**What is being asked:**
Transcribe only the lines from the line with "for node in" through the line with "obj.matrix_world = Matrix.Identity(4)", exactly, counting both of those lines as part of the stretch.

**Supplied data:**
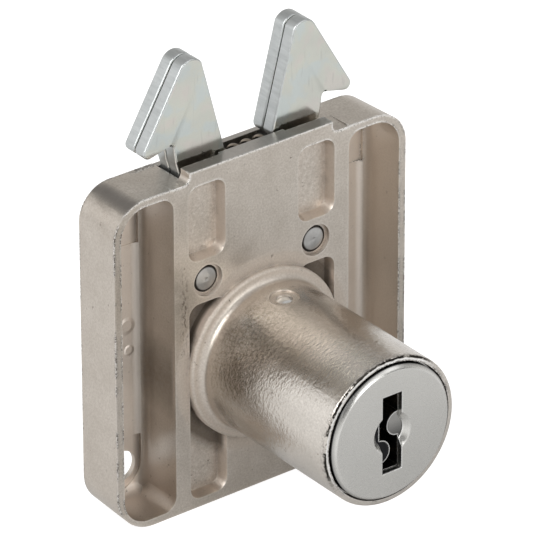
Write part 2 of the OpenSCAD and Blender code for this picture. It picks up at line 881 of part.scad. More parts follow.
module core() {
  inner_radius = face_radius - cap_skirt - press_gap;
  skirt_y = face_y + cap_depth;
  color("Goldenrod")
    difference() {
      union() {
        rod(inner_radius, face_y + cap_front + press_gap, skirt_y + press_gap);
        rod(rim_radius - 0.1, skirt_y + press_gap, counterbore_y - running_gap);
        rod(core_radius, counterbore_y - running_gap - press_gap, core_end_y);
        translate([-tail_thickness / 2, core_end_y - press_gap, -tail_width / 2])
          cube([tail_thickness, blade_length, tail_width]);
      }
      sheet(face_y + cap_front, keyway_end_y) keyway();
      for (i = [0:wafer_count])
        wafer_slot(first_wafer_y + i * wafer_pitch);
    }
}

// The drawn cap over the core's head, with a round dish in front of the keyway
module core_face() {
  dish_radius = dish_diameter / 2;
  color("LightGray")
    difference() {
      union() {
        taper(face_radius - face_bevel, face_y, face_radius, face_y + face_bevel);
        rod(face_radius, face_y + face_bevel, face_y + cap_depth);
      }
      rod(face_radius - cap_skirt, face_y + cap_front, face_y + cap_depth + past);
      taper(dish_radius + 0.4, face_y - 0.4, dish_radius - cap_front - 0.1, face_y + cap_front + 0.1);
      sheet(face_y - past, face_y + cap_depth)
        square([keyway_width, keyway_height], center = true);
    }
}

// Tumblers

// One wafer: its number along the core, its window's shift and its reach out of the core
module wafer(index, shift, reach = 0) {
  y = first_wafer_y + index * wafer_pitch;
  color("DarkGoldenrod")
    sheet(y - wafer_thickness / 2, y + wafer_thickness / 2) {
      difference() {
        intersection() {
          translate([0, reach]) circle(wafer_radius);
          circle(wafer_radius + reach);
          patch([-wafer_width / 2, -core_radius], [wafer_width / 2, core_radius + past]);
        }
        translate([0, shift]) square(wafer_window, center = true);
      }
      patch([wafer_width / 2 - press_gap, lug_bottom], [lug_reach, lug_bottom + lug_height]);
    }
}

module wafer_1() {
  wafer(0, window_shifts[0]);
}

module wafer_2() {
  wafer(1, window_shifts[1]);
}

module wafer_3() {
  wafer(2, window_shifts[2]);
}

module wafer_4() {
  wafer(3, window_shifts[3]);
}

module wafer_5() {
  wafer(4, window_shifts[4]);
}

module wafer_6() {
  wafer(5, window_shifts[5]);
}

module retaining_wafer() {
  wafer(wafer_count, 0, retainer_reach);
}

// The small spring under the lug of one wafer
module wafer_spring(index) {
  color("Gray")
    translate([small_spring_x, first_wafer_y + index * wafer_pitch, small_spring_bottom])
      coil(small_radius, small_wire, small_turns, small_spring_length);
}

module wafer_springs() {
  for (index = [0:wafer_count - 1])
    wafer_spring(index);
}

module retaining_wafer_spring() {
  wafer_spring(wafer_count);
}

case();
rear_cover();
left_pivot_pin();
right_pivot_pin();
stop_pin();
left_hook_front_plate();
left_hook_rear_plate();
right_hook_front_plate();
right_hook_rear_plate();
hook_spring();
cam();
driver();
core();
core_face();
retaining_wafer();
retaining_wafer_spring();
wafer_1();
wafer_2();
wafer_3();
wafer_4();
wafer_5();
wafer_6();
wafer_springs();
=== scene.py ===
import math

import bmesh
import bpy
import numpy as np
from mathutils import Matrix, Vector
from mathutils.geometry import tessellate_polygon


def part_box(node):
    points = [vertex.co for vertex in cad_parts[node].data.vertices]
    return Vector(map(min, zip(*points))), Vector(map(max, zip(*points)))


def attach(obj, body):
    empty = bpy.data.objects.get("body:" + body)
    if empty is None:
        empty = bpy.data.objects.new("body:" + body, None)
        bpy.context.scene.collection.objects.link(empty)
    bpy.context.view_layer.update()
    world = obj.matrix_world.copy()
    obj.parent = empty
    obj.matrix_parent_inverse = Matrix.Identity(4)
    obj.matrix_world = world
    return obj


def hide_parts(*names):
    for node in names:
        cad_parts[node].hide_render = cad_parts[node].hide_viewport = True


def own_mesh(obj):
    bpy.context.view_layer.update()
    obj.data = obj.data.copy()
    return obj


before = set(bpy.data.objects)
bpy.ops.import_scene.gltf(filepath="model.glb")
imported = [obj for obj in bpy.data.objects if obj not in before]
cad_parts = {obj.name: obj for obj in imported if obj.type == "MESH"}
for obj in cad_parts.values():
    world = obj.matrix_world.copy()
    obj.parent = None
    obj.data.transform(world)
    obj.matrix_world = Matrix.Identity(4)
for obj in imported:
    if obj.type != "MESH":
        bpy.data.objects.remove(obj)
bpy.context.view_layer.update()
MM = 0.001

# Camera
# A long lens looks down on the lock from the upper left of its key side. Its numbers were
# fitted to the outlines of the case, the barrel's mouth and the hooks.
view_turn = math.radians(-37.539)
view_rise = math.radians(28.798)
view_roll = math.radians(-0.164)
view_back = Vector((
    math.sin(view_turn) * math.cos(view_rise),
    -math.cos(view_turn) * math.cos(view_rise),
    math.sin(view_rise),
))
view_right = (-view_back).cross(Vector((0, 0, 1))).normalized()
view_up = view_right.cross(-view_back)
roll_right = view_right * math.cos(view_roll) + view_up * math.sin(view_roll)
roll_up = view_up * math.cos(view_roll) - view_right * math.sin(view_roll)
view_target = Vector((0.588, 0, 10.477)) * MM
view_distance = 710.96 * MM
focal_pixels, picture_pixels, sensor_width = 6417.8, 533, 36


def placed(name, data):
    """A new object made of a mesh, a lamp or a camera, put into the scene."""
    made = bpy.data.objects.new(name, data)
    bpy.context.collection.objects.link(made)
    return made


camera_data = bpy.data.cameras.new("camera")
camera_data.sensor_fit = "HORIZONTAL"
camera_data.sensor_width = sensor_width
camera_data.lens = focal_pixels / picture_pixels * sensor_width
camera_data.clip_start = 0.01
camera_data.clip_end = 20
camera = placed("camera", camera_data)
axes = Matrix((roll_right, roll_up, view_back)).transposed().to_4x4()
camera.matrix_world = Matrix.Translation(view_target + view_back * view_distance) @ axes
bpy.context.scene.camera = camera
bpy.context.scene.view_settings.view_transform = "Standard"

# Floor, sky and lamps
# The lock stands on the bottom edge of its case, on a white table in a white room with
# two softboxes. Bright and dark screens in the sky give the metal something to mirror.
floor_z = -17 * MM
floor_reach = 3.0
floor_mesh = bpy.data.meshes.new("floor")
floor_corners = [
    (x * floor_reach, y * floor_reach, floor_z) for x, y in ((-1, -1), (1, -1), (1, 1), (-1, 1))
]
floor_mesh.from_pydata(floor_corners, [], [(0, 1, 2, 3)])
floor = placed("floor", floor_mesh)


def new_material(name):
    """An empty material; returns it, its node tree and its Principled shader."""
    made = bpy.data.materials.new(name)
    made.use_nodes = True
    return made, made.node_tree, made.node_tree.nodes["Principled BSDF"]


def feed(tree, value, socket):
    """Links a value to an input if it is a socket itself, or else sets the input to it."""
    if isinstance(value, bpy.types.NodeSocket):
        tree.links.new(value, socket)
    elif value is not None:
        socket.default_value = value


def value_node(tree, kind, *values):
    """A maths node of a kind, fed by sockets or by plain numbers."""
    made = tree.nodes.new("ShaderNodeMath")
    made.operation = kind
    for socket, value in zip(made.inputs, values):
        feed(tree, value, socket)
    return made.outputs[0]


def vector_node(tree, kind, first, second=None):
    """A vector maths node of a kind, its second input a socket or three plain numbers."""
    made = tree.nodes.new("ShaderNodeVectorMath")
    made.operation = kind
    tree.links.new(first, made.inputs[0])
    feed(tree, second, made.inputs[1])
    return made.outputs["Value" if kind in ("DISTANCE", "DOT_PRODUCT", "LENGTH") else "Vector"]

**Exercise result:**
    for node in names:
        cad_parts[node].hide_render = cad_parts[node].hide_viewport = True


def own_mesh(obj):
    bpy.context.view_layer.update()
    obj.data = obj.data.copy()
    return obj


before = set(bpy.data.objects)
bpy.ops.import_scene.gltf(filepath="model.glb")
imported = [obj for obj in bpy.data.objects if obj not in before]
cad_parts = {obj.name: obj for obj in imported if obj.type == "MESH"}
for obj in cad_parts.values():
    world = obj.matrix_world.copy()
    obj.parent = None
    obj.data.transform(world)
    obj.matrix_world = Matrix.Identity(4)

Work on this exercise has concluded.